Description of the task:
Exactly the lines between the line containing "Turn this picture" and the line containing "pin_d = 3.8; // [3:0.1:4.2]", together with those two lines, are to be output.

Provided entries:
::::::::

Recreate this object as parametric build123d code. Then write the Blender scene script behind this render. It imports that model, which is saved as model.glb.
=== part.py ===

::::::::

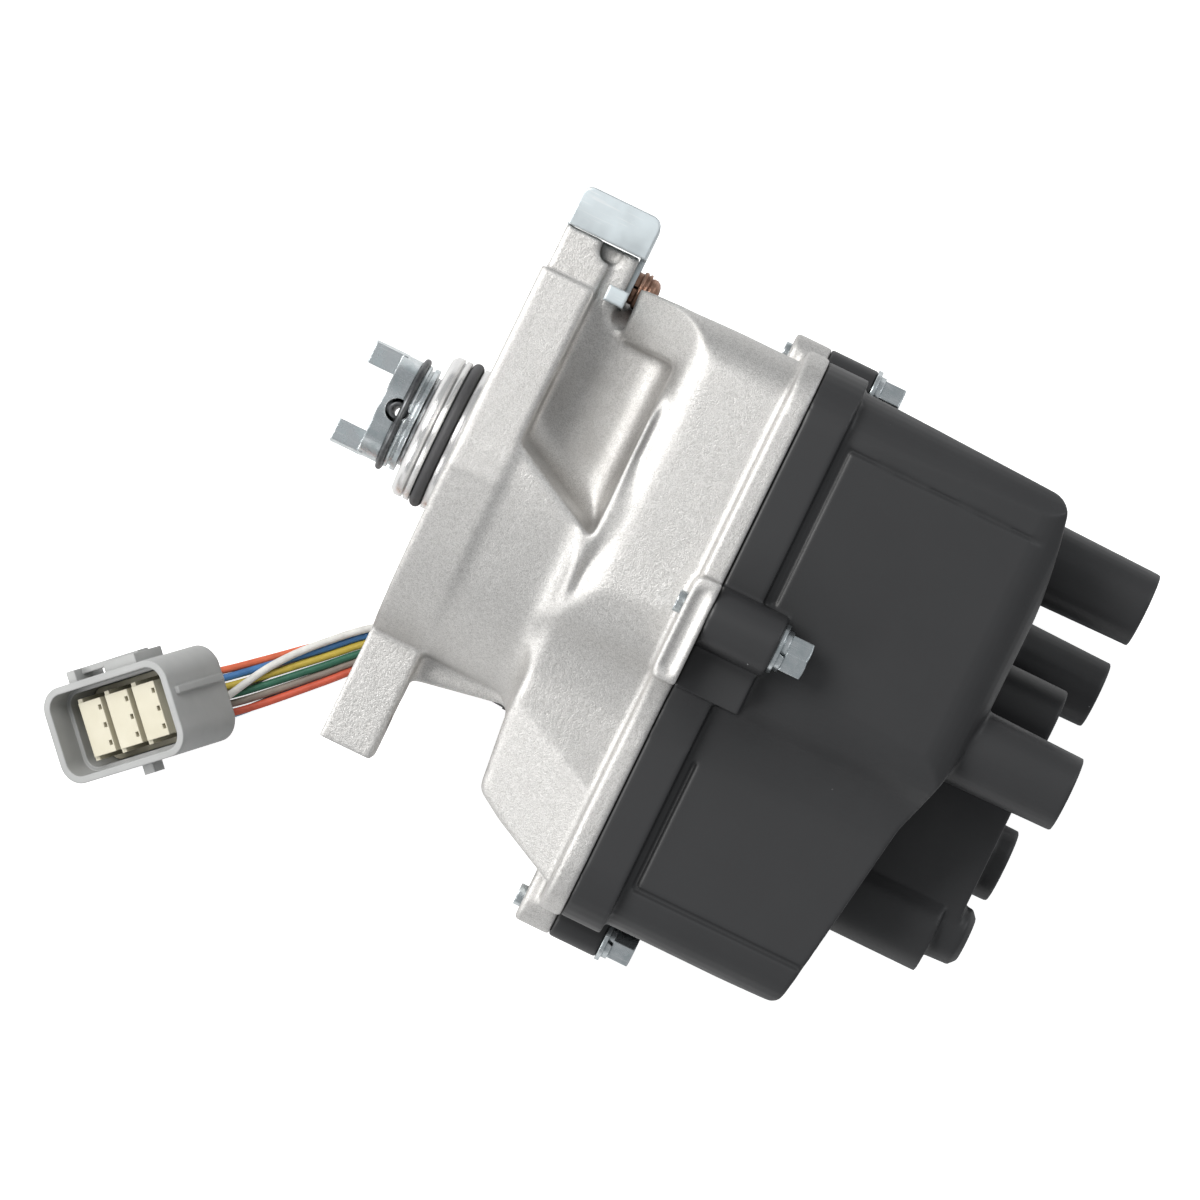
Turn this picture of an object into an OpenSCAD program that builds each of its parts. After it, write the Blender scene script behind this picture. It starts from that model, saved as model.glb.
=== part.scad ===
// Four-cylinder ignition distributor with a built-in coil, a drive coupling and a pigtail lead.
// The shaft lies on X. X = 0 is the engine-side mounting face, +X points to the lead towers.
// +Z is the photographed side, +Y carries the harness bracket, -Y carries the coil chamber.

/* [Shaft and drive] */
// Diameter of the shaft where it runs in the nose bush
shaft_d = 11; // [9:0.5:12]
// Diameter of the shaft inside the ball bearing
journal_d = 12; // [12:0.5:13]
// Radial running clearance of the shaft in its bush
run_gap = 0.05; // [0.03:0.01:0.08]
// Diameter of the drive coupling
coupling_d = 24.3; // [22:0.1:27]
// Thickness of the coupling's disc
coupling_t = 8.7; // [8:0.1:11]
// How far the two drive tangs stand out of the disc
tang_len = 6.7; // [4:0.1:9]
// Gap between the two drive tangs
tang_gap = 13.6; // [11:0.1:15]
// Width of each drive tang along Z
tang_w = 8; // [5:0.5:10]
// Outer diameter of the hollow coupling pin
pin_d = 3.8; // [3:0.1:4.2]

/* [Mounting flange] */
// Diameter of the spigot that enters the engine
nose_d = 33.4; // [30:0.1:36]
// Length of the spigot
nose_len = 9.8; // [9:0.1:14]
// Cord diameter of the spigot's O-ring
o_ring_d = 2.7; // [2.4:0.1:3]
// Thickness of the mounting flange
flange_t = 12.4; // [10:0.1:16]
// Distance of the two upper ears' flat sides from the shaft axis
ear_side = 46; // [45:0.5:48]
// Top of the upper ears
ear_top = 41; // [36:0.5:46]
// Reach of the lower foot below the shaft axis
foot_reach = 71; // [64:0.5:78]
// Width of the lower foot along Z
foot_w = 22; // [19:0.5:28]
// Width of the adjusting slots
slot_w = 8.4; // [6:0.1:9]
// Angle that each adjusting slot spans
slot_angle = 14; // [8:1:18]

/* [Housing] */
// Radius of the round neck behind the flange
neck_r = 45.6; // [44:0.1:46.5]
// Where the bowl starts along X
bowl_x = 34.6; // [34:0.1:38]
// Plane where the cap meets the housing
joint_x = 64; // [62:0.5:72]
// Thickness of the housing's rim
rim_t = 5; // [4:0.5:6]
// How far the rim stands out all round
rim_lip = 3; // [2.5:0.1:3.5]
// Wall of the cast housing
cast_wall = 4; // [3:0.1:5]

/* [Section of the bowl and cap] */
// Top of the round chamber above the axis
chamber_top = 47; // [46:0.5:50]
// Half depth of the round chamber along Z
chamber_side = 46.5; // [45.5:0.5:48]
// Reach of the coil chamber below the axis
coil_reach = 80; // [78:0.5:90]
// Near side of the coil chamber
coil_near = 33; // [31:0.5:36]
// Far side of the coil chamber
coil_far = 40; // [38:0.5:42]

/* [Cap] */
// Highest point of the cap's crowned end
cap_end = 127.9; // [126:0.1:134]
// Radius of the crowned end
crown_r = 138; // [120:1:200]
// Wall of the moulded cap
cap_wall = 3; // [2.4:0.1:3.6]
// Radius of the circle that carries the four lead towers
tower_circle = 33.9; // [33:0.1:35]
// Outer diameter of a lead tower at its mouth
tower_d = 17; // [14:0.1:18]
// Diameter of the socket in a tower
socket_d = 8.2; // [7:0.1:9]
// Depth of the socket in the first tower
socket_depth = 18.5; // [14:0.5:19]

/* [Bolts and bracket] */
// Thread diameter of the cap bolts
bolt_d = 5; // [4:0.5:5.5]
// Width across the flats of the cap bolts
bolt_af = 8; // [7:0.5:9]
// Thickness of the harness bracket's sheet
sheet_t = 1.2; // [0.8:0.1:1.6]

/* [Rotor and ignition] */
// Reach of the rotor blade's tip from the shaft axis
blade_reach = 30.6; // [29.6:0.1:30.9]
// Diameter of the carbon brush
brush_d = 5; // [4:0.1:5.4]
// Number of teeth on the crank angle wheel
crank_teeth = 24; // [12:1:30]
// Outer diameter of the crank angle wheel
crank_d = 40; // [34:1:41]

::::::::

The reply:
Turn this picture of an object into an OpenSCAD program that builds each of its parts. After it, write the Blender scene script behind this picture. It starts from that model, saved as model.glb.
=== part.scad ===
// Four-cylinder ignition distributor with a built-in coil, a drive coupling and a pigtail lead.
// The shaft lies on X. X = 0 is the engine-side mounting face, +X points to the lead towers.
// +Z is the photographed side, +Y carries the harness bracket, -Y carries the coil chamber.

/* [Shaft and drive] */
// Diameter of the shaft where it runs in the nose bush
shaft_d = 11; // [9:0.5:12]
// Diameter of the shaft inside the ball bearing
journal_d = 12; // [12:0.5:13]
// Radial running clearance of the shaft in its bush
run_gap = 0.05; // [0.03:0.01:0.08]
// Diameter of the drive coupling
coupling_d = 24.3; // [22:0.1:27]
// Thickness of the coupling's disc
coupling_t = 8.7; // [8:0.1:11]
// How far the two drive tangs stand out of the disc
tang_len = 6.7; // [4:0.1:9]
// Gap between the two drive tangs
tang_gap = 13.6; // [11:0.1:15]
// Width of each drive tang along Z
tang_w = 8; // [5:0.5:10]
// Outer diameter of the hollow coupling pin
pin_d = 3.8; // [3:0.1:4.2]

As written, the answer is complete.